А потом пошел снег и накрыл все белой пеленой. Тысячи и тысячи снежинок, кружась, падали с серого неба на Хиросиму, и каждая из снежинок походила на маленькую звезду.
«ATOM-БОЙ»
Первую годовщину «того дня», когда город в одну долю секунды был уничтожен, граждане Хиросимы отметили тихо и достойно. Много тысяч белых фонариков, на каждом из которых значилось имя погибшего или пропавшего без вести, поплыли вниз по Оте к океану. Некий Сэйитиро Какихара, человек никому не известный до «пикадона», не знатный и не занимавший высоких постов, вступился за память погибших. В шуме и сутолоке «новой Хиросимы» он первый напомнил живым о мертвых. По его инициативе летом 1946 года была построена простая, лишенная всякой вычурности «Башня душевного покоя», в которой отныне хранились имена всех жертв атомной бомбардировки.

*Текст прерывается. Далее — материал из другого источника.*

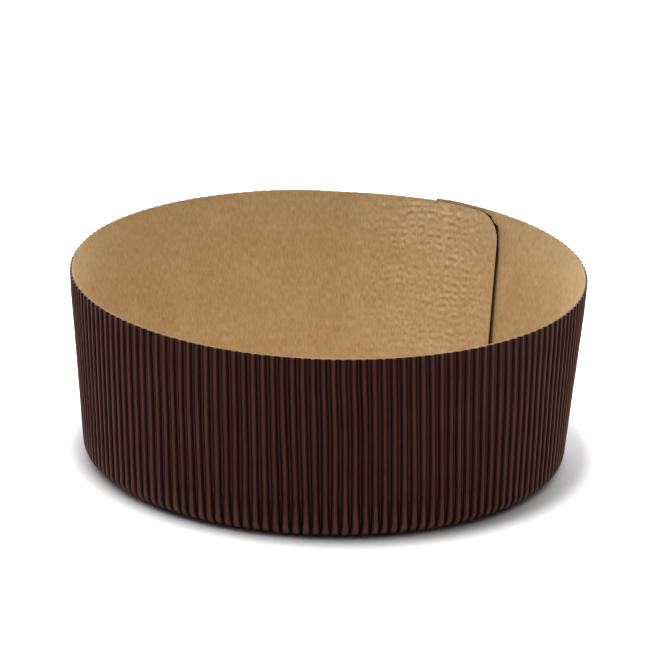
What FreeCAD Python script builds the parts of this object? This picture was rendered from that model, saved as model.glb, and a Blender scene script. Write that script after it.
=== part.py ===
"""Low round baking mould of single-faced corrugated paper.

The side is one strip of board: a smooth kraft liner glued to a fluted dark paper, with the flutes
upright and facing out. The strip is rolled into a slightly tapered ring and glued in a lap. Its outer
end stops at the seam azimuth. Its inner end eases inwards by the thickness of the pressed board, passes
inside the outer end and stops in a flap with rounded corners. Paper doesn't stretch, so the flutes stay
parallel down the tapered wall and lean away from the place opposite the seam; towards the seam they are
gathered instead. Under the base the whole strip turns in to a flat hem, where the flutes are pressed
flatter, and a round board disc lies on the hem.

The frame is in millimetres: +Z is up along the axis of the ring, the origin is on the table at that
axis, and the flap lies at the back right, between +X and +Y. A place along the strip is counted in
flutes from its outer end, clockwise as seen from above.
"""

import FreeCAD, Part
import math
import os

# Driving dimensions of the ring
rim_diameter = 170.0        # over the flute crests at the rim
base_diameter = 158.4       # where the slope of the wall would meet the table
height = 63.0
bottom_radius = 7.0         # outside radius of the turn from the wall to the hem
hem_width = 10.0            # from the end of the turn to the raw inner edge of the hem

# Driving dimensions of the board
flute_pitch = 3.24          # wanted spacing of the crests along the rim
flute_height = 1.0          # from the liner to the crests, on the wall
hem_flute_height = 0.6      # the same under the base, where the hem is pressed
seam_flute_height = 0.6     # the same in the lap, where the seam is pressed
crest_share = 0.3           # width of a flute's top as a share of the pitch
fluted_paper = 0.2          # thickness of the fluted paper
liner_paper = 0.25          # thickness of the liner
liner_facet = 2             # flutes that one flat facet of the liner spans
glue_line = 0.02            # between two glued faces

# Driving dimensions of the seam, the flap and the disc
seam_azimuth = 66.2         # of the strip's outer end, in degrees from +X towards +Y
lap_length = 26.7           # along the rim, from the outer end to the end of the flap
easing_length = 101.0       # along the rim, over which the inner end eases inwards before the lap
pressed_lead = 30.0         # how far ahead of the lap the inner end is already pressed
pressing_fade = 9.0         # length over which the pressed flutes regain their height
lap_clearance = 0.1         # between the flap and the outer end
flap_corner = 9.0           # radius of the flap's two corners
flap_reach = 2.5            # how much farther the flap reaches at its bottom than at its top
parallel_reach = 110.0      # degrees to each side of the place opposite the seam with parallel flutes
butt_gap = 0.1              # between the two ends of the hem
disc_board = 0.5            # thickness of the disc
disc_clearance = 0.4        # from the disc's edge to where the liner starts to rise

rim_radius = rim_diameter / 2
base_radius = base_diameter / 2
wall_slope = math.atan2(rim_radius - base_radius, height)

# The strip's length in flutes
flutes_round = round(math.pi * rim_diameter / flute_pitch)
pitch = math.pi * rim_diameter / flutes_round
easing_flutes = round(easing_length / pitch)
even_flutes = flutes_round - easing_flutes
flap_end = flutes_round + round(lap_length / pitch)

# The inner end runs on an arc of its own, which leaves the ring's circle tangentially. The arc's centre
# is shifted, so the arc spans a little more than the flutes would to end at the seam azimuth.
pitch_angle = 360.0 / flutes_round
easing_azimuth = seam_azimuth - even_flutes * pitch_angle
lap_offset = seam_flute_height + liner_paper + lap_clearance
shift_along = lap_offset / math.tan(math.radians(easing_flutes * pitch_angle / 2))
easing_span = easing_flutes * pitch_angle + math.degrees((shift_along - butt_gap) / rim_radius)
easing_pitch_angle = easing_span / easing_flutes
easing_drop = lap_offset / (1 - math.cos(math.radians(easing_span)))

# The turn's centre keeps its arc tangent to the wall and to the table
turn_centre = base_radius - bottom_radius * (1 - math.sin(wall_slope)) / math.cos(wall_slope)
taper = (base_radius + math.tan(wall_slope) * bottom_radius) / rim_radius
half_turn = math.radians(45)

# The mitre keeps the fluted paper equally thick on its flanks and at its crests
flank_run = (1 - crest_share) / 2 * pitch
flank_angle = math.atan2(flute_height - fluted_paper, flank_run)
crest_mitre = fluted_paper / 2 * math.tan(flank_angle / 2) / pitch
outer_crest = crest_share / 2 + crest_mitre
inner_crest = crest_share / 2 - crest_mitre


class Level:
    """A level of the board: the crests' place in the (radius, z) plane, the direction that they face
    there, the flutes' height, the taper of the board and whether the seam press reaches it."""

    def __init__(self, crest, facing, flute, scale=1.0, pressed=False):
        self.crest = crest
        self.facing = facing
        self.flute = flute
        self.scale = scale
        self.pressed = pressed

    def at(self, rise):
        """The (radius, z) point at a height above the liner's outer face."""
        back = self.flute - rise
        return self.crest[0] - back * self.facing[0], self.crest[1] - back * self.facing[1]


facing_out = (1.0, 0.0)
facing_down = (0.0, -1.0)
facing_between = (math.cos(half_turn), -math.sin(half_turn))


def wall_level(below_rim):
    """The level of the wall at a depth below the rim, where the whole board tapers with the wall."""
    scale = 1 - (1 - taper) * below_rim / (height - bottom_radius)
    crest = (rim_radius * scale, height - below_rim)
    return Level(crest, facing_out, flute_height * scale, scale, pressed=True)


mid_turn = Level(
    (turn_centre + bottom_radius * facing_between[0], bottom_radius * (1 + facing_between[1])),
    facing_between, (flute_height * taper + hem_flute_height) / 2)
hem_outer = Level((turn_centre, 0.0), facing_down, hem_flute_height)
hem_inner = Level((turn_centre - hem_width, 0.0), facing_down, hem_flute_height)


def ring_levels(along):
    """The levels of the ring, the same all round: the wall, the turn and the hem."""
    return [wall_level(0.0), wall_level(height - bottom_radius), mid_turn, hem_outer, hem_inner]


def flap_levels(along):
    """The top and the bottom of the flap, which has the wall's height less its rounded corners."""
    into_corner = max(0.0, flap_corner - (flap_end - along) * pitch)
    lost = flap_corner - math.sqrt(flap_corner ** 2 - into_corner ** 2)
    return [wall_level(lost), wall_level(height - bottom_radius - lost)]


def smooth(share):
    """The share held between 0 and 1, with a smooth start and end."""
    held = min(1.0, max(0.0, share))
    return held * held * (3 - 2 * held)


def lean(along):
    """How many degrees farther round the foot of the wall lies than the rim at a place along the strip."""
    if along > flutes_round:
        into_flap = (along - flutes_round) / (flap_end - flutes_round)
        return -math.degrees(flap_reach / (rim_radius * taper)) * into_flap
    from_opposite = 180.0 - along * pitch_angle
    parallel = smooth((180.0 - abs(from_opposite)) / (180.0 - parallel_reach))
    return from_opposite * (1 / taper - 1) * parallel


def placed(point, along):
    """The (radius, z) point as a vector, on the ring's circle or on the inner end's own arc."""
    radius, z = point
    start = math.radians(easing_azimuth)
    down = min(1.0, (height - z) / (height - bottom_radius))
    if along <= even_flutes:
        angle = math.radians(seam_azimuth - along * pitch_angle + lean(along) * down)
        shift = 0.0
    else:
        angle = start - math.radians((along - even_flutes) * easing_pitch_angle - lean(along) * down)
        shift = easing_drop
    return FreeCAD.Vector(
        shift * math.cos(start) + (radius - shift) * math.cos(angle),
        shift * math.sin(start) + (radius - shift) * math.sin(angle),
        z)


def press_share(along):
    """1 where the seam press has flattened the flutes, 0 where it has not, with a ramp between."""
    from_outer_end = along * pitch
    before_lap = (flutes_round - along) * pitch
    outer_share = (lap_length + pressing_fade - from_outer_end) / pressing_fade
    inner_share = (pressed_lead + pressing_fade - before_lap) / pressing_fade
    return min(1.0, max(0.0, outer_share, inner_share))


def flute_columns(first, last):
    """Where the fluted paper bends: its outer and its inner face's place along the strip, and whether
    the bend is at a crest. A flute has a pointed valley and a flat crest."""
    columns = []
    for flute in range(first, last):
        middle = flute + 0.5
        columns.append((flute, flute, False))
        columns.append((middle - outer_crest, middle - inner_crest, True))
        columns.append((middle + outer_crest, middle + inner_crest, True))
    columns.append((last, last, False))
    return columns


def flute_points(level, column):
    """The outer and the inner face's points of the fluted paper at a level and a bend."""
    outer_along, inner_along, is_crest = column
    paper = fluted_paper * level.scale
    glue = glue_line * level.scale
    if is_crest:
        lost = 1 - seam_flute_height / flute_height
        outer_rise = level.flute * (1 - lost * press_share((outer_along + inner_along) / 2) * level.pressed)
        inner_rise = outer_rise - paper
    else:
        outer_rise = glue + paper / math.cos(flank_angle)
        inner_rise = glue
    return placed(level.at(outer_rise), outer_along), placed(level.at(inner_rise), inner_along)


def liner_columns(first, last):
    """Where the liner bends, at the glued valleys of every few flutes."""
    places = list(range(first, last, liner_facet)) + [last]
    return [(along, along, False) for along in places]


def liner_points(level, column):
    """The outer and the inner face's points of the liner at a level and a bend."""
    along = column[0]
    return placed(level.at(0.0), along), placed(level.at(-liner_paper), along)


def panel(a, b, c, d):
    """One flat face through four corners, or two triangles where the four are twisted. Their fold is
    the diagonal nearer the axis, so that the liner stays clear of the valleys outside it."""
    normal = (b - a).cross(c - a)
    flatness = 1e-9
    if abs((d - a).dot(normal)) < flatness * normal.Length:
        return [Part.Face(Part.makePolygon([a, b, c, d, a]))]
    further_in = math.hypot(a.x + c.x, a.y + c.y) - math.hypot(b.x + d.x, b.y + d.y)
    if further_in > 1e-6:
        a, b, c, d = b, c, d, a
    return [
        Part.Face(Part.makePolygon([a, b, c, a])),
        Part.Face(Part.makePolygon([a, c, d, a]))]


def sheet(columns, levels, points):
    """A closed length of paper: a stack of outer and inner points at each bend, joined by panels over
    both faces, along the top and bottom edges and across the two ends."""
    stacks = [[points(level, column) for level in levels((column[0] + column[1]) / 2)] for column in columns]
    faces = []
    for left, right in zip(stacks, stacks[1:]):
        for side in (0, 1):
            for level in range(len(left) - 1):
                faces += panel(
                    left[level][side], right[level][side], right[level + 1][side], left[level + 1][side])
        for edge in (0, -1):
            faces += panel(left[edge][0], right[edge][0], right[edge][1], left[edge][1])
    for end in (stacks[0], stacks[-1]):
        for upper, lower in zip(end, end[1:]):
            faces += panel(upper[0], upper[1], lower[1], lower[0])
    solid = Part.Solid(Part.makeShell(faces))
    if solid.Volume < 0:
        solid.reverse()
    return solid


def fluted_wall():
    """The fluted paper: a full ring down to the hem, and the flap."""
    ring = sheet(flute_columns(0, flutes_round), ring_levels, flute_points)
    return ring.fuse(sheet(flute_columns(flutes_round, flap_end), flap_levels, flute_points))


def wall_liner():
    """The liner behind it. The ring and the inner end each start a facet of their own."""
    bends = liner_columns(0, even_flutes)[:-1] + liner_columns(even_flutes, flutes_round)
    ring = sheet(bends, ring_levels, liner_points)
    return ring.fuse(sheet(liner_columns(flutes_round, flap_end), flap_levels, liner_points))


def base_disc():
    """The board disc, glued to the upper side of the hem."""
    seat = hem_flute_height + liner_paper + glue_line
    radius = turn_centre - lap_offset - disc_clearance
    return Part.makeCylinder(radius, disc_board, FreeCAD.Vector(0, 0, seat))


def main():
    os.makedirs("parts", exist_ok=True)
    for name, build in (("fluted_wall", fluted_wall), ("wall_liner", wall_liner), ("base_disc", base_disc)):
        shape = build()
        print(name, len(shape.Solids), "solid", len(shape.Faces), "faces", round(shape.Volume, 1), "mm3")
        shape.exportStep(os.path.join("parts", name + ".step"))


main()
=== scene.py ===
"""Looks of a low round baking mould made of single-faced corrugated paper.

Three pieces stand on a white table: the dark fluted paper outside, the kraft liner inside and the board
disc in the base. Both papers are one strip, rolled into a ring and lapped at the back right. Lengths are
in metres. A place along the strip is counted in flutes from its outer end, clockwise as seen from above.
"""

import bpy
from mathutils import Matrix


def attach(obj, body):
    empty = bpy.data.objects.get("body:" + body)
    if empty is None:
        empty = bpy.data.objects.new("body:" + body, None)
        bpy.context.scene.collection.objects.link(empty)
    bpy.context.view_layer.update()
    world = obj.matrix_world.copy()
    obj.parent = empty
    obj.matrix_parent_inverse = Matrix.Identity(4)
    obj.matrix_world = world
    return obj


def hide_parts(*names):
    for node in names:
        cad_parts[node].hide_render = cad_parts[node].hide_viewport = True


bl_info = {
    "name": "Corrugated paper baking mould",
    "version": (1, 0, 0),
    "blender": (4, 5, 0),
    "location": "View3D > Sidebar > Baking mould",
    "description": "Makes a low round baking mould of fluted paper with a kraft liner and a board disc",
    "category": "Object",
}

import math
from typing import NamedTuple

import bpy
import numpy as np
from bpy.props import FloatProperty, FloatVectorProperty, PointerProperty
from mathutils import Matrix, Vector

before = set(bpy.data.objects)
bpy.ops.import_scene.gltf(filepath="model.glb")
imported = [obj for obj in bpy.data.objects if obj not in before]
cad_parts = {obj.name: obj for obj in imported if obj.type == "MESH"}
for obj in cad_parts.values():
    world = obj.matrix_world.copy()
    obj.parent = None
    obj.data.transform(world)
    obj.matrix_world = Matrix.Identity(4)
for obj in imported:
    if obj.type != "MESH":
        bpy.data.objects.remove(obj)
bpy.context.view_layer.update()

MM = 0.001


class Unevenness(NamedTuple):
    """Smooth noise over the strip: how far one cloud reaches across, in flutes or in metres as the place
    is given, how far it reaches down, and its seed."""

    across: float
    down: float
    seed: int

    def at(self, place, depth):
        """The noise from -1 to 1 at each place and depth."""
        return cloud(place / self.across, depth / self.down, self.seed)


LEANING = Unevenness(5.0, 26 * MM, 3)
FINE_LEANING = Unevenness(1.3, 19 * MM, 4)
MARK_PATCHES = Unevenness(2.3, 7 * MM, 5)
CREST_WIDTHS = Unevenness(1.0, 30 * MM, 11)
CREST_HEIGHTS = Unevenness(1.0, 40 * MM, 12)
BULGES = Unevenness(9.0, 30 * MM, 21)
TONES = Unevenness(1.0, 45 * MM, 31)
ROW_WANDER = Unevenness(5.5 * MM, 6.5 * MM, 42)
COLUMN_WANDER = Unevenness(4.2 * MM, 3.1 * MM, 41)
CRUMPLES = Unevenness(1.0 * MM, 0.8 * MM, 43)
RIDGE_WANDER = Unevenness(1.0 * MM, 5 * MM, 45)

# Where the seam's forms begin and end, or their middle and reach, in degrees of azimuth.
OUTER_SPRING_START = -5.0
OUTER_SPRING_SPAN = 71.0
OUTER_RELAXED = (61.0, 65.5)
FLAP_SPRUNG = (80.0, 62.0)
FLATTENED = (86.2, 8.2)
LEFT_BULGED = (150.0, 18.0)
MARKS_FROM = (91.0, 68.9)
MARKS_TO = (47.5, 59.0)
FLAP_SUNK = (84.2, 67.0)
RIDGE_MIDDLE = 61.5
RIDGE_WIDTH = 0.5

RISE_POWER = 1.5  # how late the rim's forms fade in up the wall, and the flap's lift along it
LIFT_FLUTES = 5
FREE_EDGE_FLUTES = (2.5, 1.0)
FLAP_BOTTOM_GAP = 0.4 * MM
CRUSHED_DEPTH = 2 * MM
WALL_BULGE = 0.12 * MM
SHARP_ANGLE = math.radians(42)

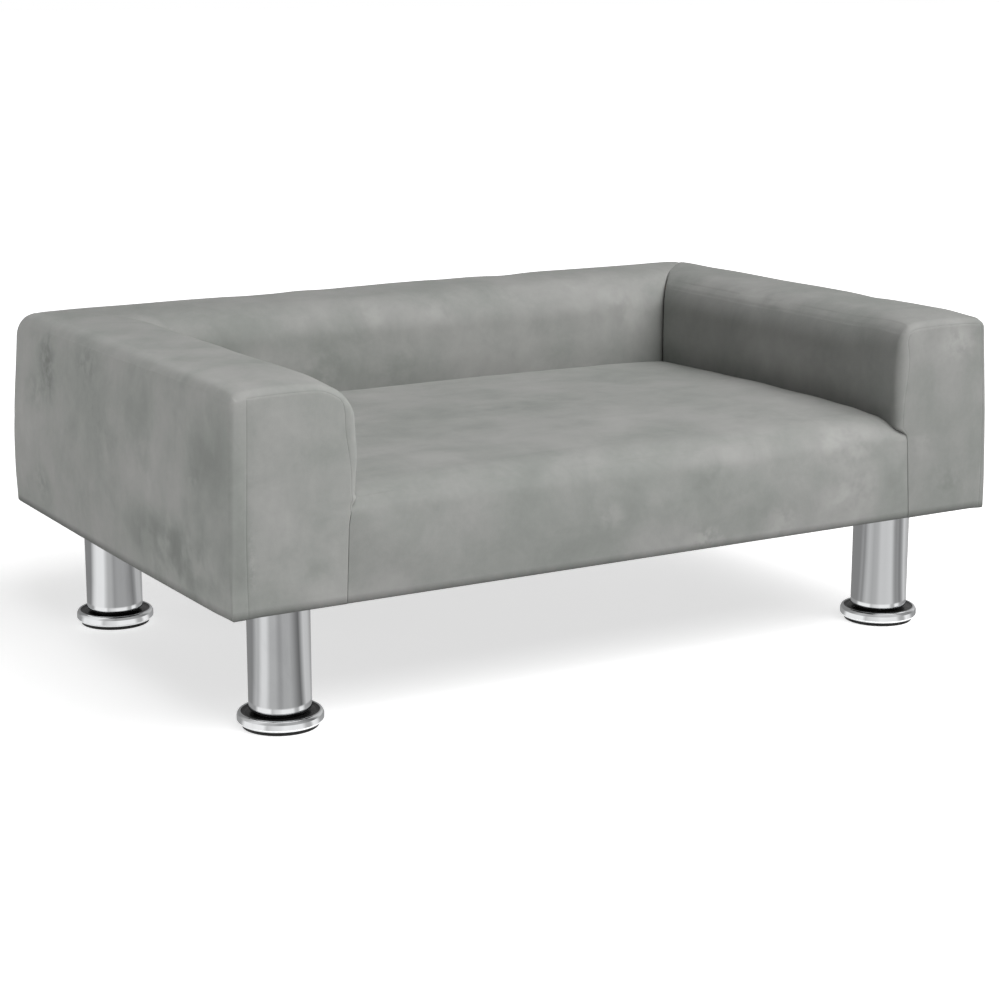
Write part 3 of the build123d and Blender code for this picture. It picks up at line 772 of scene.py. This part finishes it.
def arm_cuts(side):
    """The rows of the arm's block across its width, along its depth and up its height."""
    seam = PANEL_OUTER[side] - OUTER_X
    inner_seam = ARM_WIDTH - OUTER_X - PANEL_INNER
    near = [-2.0, -1.0, -0.4, 0.0, 0.4, 1.0, 2.0]
    across = [n - OUTER_X for n in (0.7, 1.5, 2.5, EDGE_ROUND)]
    across += rows(EDGE_ROUND - OUTER_X, seam - 3, 2.6) if seam + OUTER_X > 8 else []
    across += [seam + n for n in near if seam + n > EDGE_ROUND - OUTER_X - 0.7]
    across += rows(seam + 3, inner_seam - 3, 4.6) + [inner_seam + n for n in near]
    across += [ARM_WIDTH - OUTER_X - n for n in (5.4, 4.0, 2.6, 1.3)]
    y_rows = rows(FRONT_Y, MITRE_Y, 4.8, (0.8, 1.8, 3.0, 4.6, 6.5), SEAM_ROWS)
    top_seam = TOP_Z - PANEL_TOP
    up = rows(HEM_Z, PANEL_STEP, 5.0, HEM_ROWS) + [PANEL_STEP]
    up += rows(PANEL_STEP, FINE_TO_Z, 2.0) + [FINE_TO_Z] + rows(FINE_TO_Z, top_seam - 3, 4.4)
    up += [top_seam + n for n in near] + [TOP_Z - n for n in (6.5, 1.6)]
    return sorted(set(across)), y_rows, sorted(set(up))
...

Совсем по-иному было отмечено 6 августа 1947 года. Целых три дня народ пел, танцевал, пил. Маскарады, шествия, фейерверки следовали непрерывной чередой. На улицах было шумно с раннего утра и до поздней ночи.
Не удивительно, что иностранные наблюдатели, принимавшие участие в этом так называемом «празднике мира», были шокированы отсутствием деликатности и уважения к памяти погибших. Им возражали, что к японцам нельзя применять мерки Запада. На Дальнем Востоке приняты-де такие шумные празднества в память умерших.